Per l’opposizione la nomina è un vero e proprio “premio fedeltà” a un (ex) dirigente sindacale che, nel corso del suo mandato alla guida della Cisl, ha scelto la linea morbida, se non apertamente compiacente, con l’esecutivo guidato da Giorgia Meloni. Non è un caso che la Cisl sia stata l’unica tra le grandi sigle a firmare il contratto delle Funzioni Centrali del pubblico impiego, ignorando l'opposizione di CGIL e UIL e spaccando così l’unità sindacale. Un contratto giudicato insufficiente da più parti, che secondo l’Unione Sindacale di Base (USB) ha determinato una perdita del 10% del potere d’acquisto per i lavoratori coinvolti.
La traiettoria politica di Sbarra conferma una tendenza preoccupante: la progressiva integrazione del sindacalismo moderato nel perimetro governativo, in un quadro che alcuni non esitano a definire “neocorporativo”. È in questa logica che va letta anche la spinta della Cisl alla legge sulla partecipazione agli utili aziendali, un’idea che, pur presentata come innovativa, rischia di legittimare un modello in cui il conflitto viene sterilizzato e il lavoro subordinato si trasforma in compartecipazione passiva.
Ma è la delega al Sud il punto che più preoccupa. L’assegnazione a Sbarra appare come espressione di una stagione sindacale accomodante e poco conflittuale, che rischia di perpetuare le vecchie logiche clientelari che da decenni soffocano lo sviluppo del Mezzogiorno. Servirebbero investimenti strutturali, politiche industriali sostenibili, salario minimo legale e occupazione di qualità. Non bonus, sussidi a pioggia o annunci di facciata. Invece, la nomina sembra rispondere a logiche di compensazione e posizionamento, più che a una reale volontà di affrontare le disuguaglianze territoriali che anzi continuano ad aumentare.

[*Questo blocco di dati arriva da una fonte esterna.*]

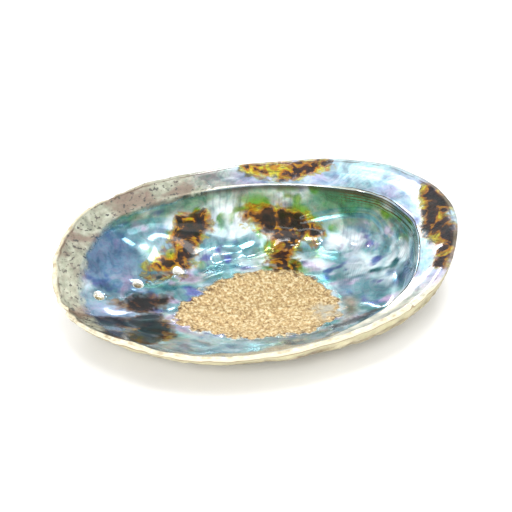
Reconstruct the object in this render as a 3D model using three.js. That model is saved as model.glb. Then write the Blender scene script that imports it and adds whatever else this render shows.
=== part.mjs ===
// Abalone shell: one ear-shaped shell that lies on its back with its pearly bowl up.
// Millimetres, +Z up, +X towards the spire end, +Y towards the ledge side where the breathing holes are.
// The skin is two sheets that meet along the free edge: the pearly side above and the rough back below.
import * as THREE from "three";
import { mergeVertices } from "three/addons/utils/BufferGeometryUtils.js";

// ---- Driving dimensions ----

// Free edge, anticlockwise from the spire end: x, y and height above the table.
const MARGIN = [
  [76.5, 2, 36],
  [73, 21, 37.5],
  [61, 37, 38],
  [40, 47, 37.5],
  [14, 51, 36.5],
  [-14, 50, 35.5],
  [-40, 46, 33.5],
  [-60, 37.5, 30.5],
  [-72, 22, 26],
  [-76, 7, 21.5],
  [-73.5, -7, 17.5],
  [-66, -22, 19.5],
  [-50, -38, 21],
  [-28, -49.5, 22],
  [-2, -52.5, 23],
  [24, -49, 24.5],
  [48, -40, 27],
  [66, -24.5, 31],
];

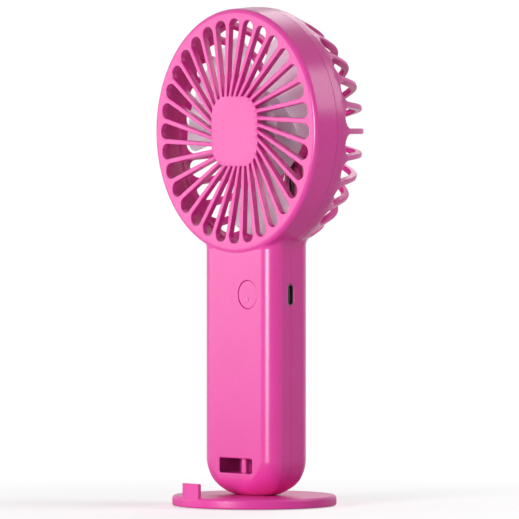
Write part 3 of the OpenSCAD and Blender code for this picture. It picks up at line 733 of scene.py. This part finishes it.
def rear_radius(y):
    """The rear shell's outer radius at a depth behind the parting plane."""
    return on_dome(dome_place(max(y, 1e-6)))[0].x


half_gap = math.pi / rib_count
hub_place = dome_length[-1] - hub_r
hub_line = dome_length[-1] - hub_disc_r
band_line = dome_place(0.0026)


def gap_side(s):
    """Half the gap's width at a place along the dome."""
    r = on_dome(s)[0].x
    return r * (half_gap - math.asin(rib_half / r))


def gap_outline(start_y):
    """Half of a gap's outline on the dome, as (distance along, distance across), from its front middle."""
    s0 = dome_place(start_y)
    wide = gap_side(s0 + gap_corner)
    corner = min(gap_corner, wide - 0.0004)
    points = [(s0, 0.0), (s0, (wide - corner) / 2)]
    points += [(s0 + corner * (1 - math.cos(a)), wide - corner * (1 - math.sin(a)))
               for a in (math.radians(15 * i) for i in range(7))]
    last = hub_place - 0.0006
    stops = [0.0115, 0.0145, 0.0175] + [0.0202 + 0.0112 * i / 9 for i in range(10)] + [0.0360, 0.0420, 0.0480]
    first = s0 + corner
    stops = [first + (p - stops[0]) / (0.0202 - stops[0]) * (0.0202 - first) + 0.0003 if p < 0.0202 else p
             for p in stops]
    points += [(p, gap_side(p)) for p in stops if p < last]
    end = gap_side(last)
    points += [(last + end * math.sin(a), end * math.cos(a)) for a in map(math.radians, (0, 35, 65))]
    points += [(last + end, 0.0)]
    return points


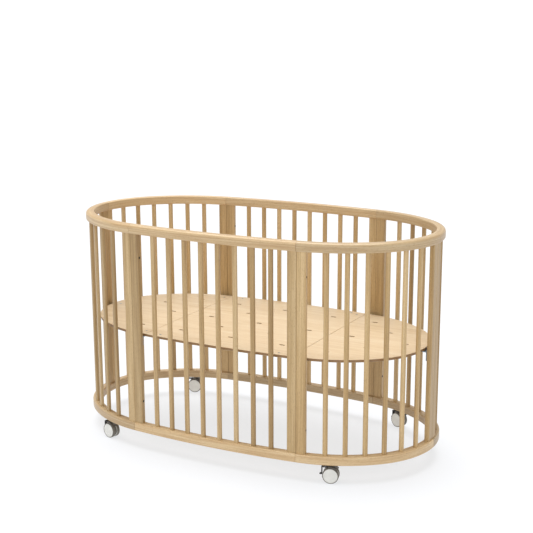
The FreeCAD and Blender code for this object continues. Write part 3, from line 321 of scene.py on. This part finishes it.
SHOULDER_R, END_R = oval_radii()
RADII = np.array([SIDE_R, SHOULDER_R, END_R])
CENTRES = np.array([[0, WIDTH / 2 - SIDE_R]] * 3, dtype=float)
CENTRES[1] += (SIDE_R - SHOULDER_R) * np.array([math.sin(TURN_1), math.cos(TURN_1)])
CENTRES[2] = CENTRES[1] + (SHOULDER_R - END_R) * np.array([math.sin(TURN_2), math.cos(TURN_2)])
SIDE_HALF = SIDE_R * TURN_1
SHOULDER = SHOULDER_R * (TURN_2 - TURN_1)
QUARTER = SHOULDER + END_R * (math.pi / 2 - TURN_2)
print("radii %.3f %.3f %.3f m, quarter %.3f m" % (*RADII, QUARTER))


def on_oval(run):
    """Centre, outer radius and heading of the arc that each run along the outer face falls on."""
    run = np.asarray(run, dtype=float)
    arc = np.where(run <= SIDE_HALF, 0, np.where(run <= SIDE_HALF + SHOULDER, 1, 2))
    start = np.array([0, SIDE_HALF, SIDE_HALF + SHOULDER])[arc]
    turn = np.array([0, TURN_1, TURN_2])[arc] + (run - start) / RADII[arc]
    return CENTRES[arc], RADII[arc], turn


# %% Rail profile and sweep
def rounded_profile(wide, tall, r_low, r_out, r_in, steps=7):
    """Closed loop of a rounded rectangle: (depth from the inner face, height), from the low outer corner."""
    corners = [(wide - r_low, r_low, r_low, -90, 0), (wide - r_out, tall - r_out, r_out, 0, 90),
               (r_in, tall - r_in, r_in, 90, 180), (r_low, r_low, r_low, 180, 270)]
    loop = []
    for cx, cy, r, a, b in corners:
        t = np.radians(np.linspace(a, b, steps))
        loop.append(np.column_stack([cx + r * np.cos(t), cy + r * np.sin(t)]))
    return np.vstack(loop)


def inset_loop(loop, amount):
    """The loop drawn in towards its middle by a fixed distance on each side."""
    middle = (loop.max(0) + loop.min(0)) / 2
    half = (loop.max(0) - loop.min(0)) / 2
    return middle + (loop - middle) * (half - amount) / half


EASE = 0.5 * MM            # how far the sawn edge at a seam is eased
RAIL_W = 31 * MM           # rail, inside to outside


def rail_grid(start, stop, loop, base, step=0.012):
    """Sweep of the profile from start to stop along the oval; each end ring is drawn in to ease the edge."""
    inner = np.linspace(start + EASE, stop - EASE, max(4, int((stop - start) / step)))
    runs = np.concatenate([[start], inner, [stop]])
    centre, radius, turn = on_oval(runs)
    rings = np.repeat(loop[None], len(runs), axis=0)
    rings[0] = rings[-1] = inset_loop(loop, EASE)
    inset = RAIL_W - rings[:, :, 0]
    r = radius[:, None] - inset
    x = centre[:, None, 0] + r * np.sin(turn)[:, None]
    y = centre[:, None, 1] + r * np.cos(turn)[:, None]
    z = base + rings[:, :, 1]
    grain = np.stack([np.repeat(runs[:, None], loop.shape[0], 1), inset, rings[:, :, 1]], axis=-1)
    return np.stack([x, y, z], axis=-1), grain


def grid_faces(rows, cols):
    """Quads of a grid whose columns close into a loop."""
    i, j = np.meshgrid(np.arange(rows - 1), np.arange(cols), indexing="ij")
    k = (j + 1) % cols
    quads = [i * cols + j, (i + 1) * cols + j, (i + 1) * cols + k, i * cols + k]
    return np.stack(quads, axis=-1).reshape(-1, 4)


def add_piece(name, verts, faces, materials, node, grain=None, which=None, smooth_angle=35):
    """Mesh object standing for a CAD node; which picks each face's material; sharp edges exceed the angle."""
    mesh = bpy.data.meshes.new(name)
    mesh.from_pydata(verts.tolist(), [], [list(map(int, f)) for f in faces])
    mesh.validate()
    if grain is not None:
        layer = mesh.attributes.new("grain", "FLOAT_VECTOR", "POINT")
        layer.data.foreach_set("vector", np.asarray(grain, dtype=np.float32).ravel())
    for material in materials:
        mesh.materials.append(material)
    if which is not None:
        mesh.polygons.foreach_set("material_index", np.asarray(which, dtype=np.int32))
    obj = bpy.data.objects.new(name, mesh)
    bpy.context.scene.collection.objects.link(obj)
    mesh.shade_smooth()
    mesh.set_sharp_from_angle(angle=math.radians(smooth_angle))
    body = [b for b, nodes in frame["record"]["behaviour"]["bodies"].items() if node in nodes][0]
    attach(obj, body)
    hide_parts(node)
    return obj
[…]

L’opposizione politica ha reagito con nettezza, ma è fondamentale che anche la società civile e i lavoratori non restino spettatori. La mobilitazione convocata da USB per il 20 e 21 giugno, con lo sciopero generale e la manifestazione nazionale a Roma, segna un primo passo importante per riaffermare la centralità del conflitto sociale e per difendere l’autonomia della rappresentanza del lavoro. Perché quando il sindacato diventa parte dell’apparato, i lavoratori restano soli e senza tutele.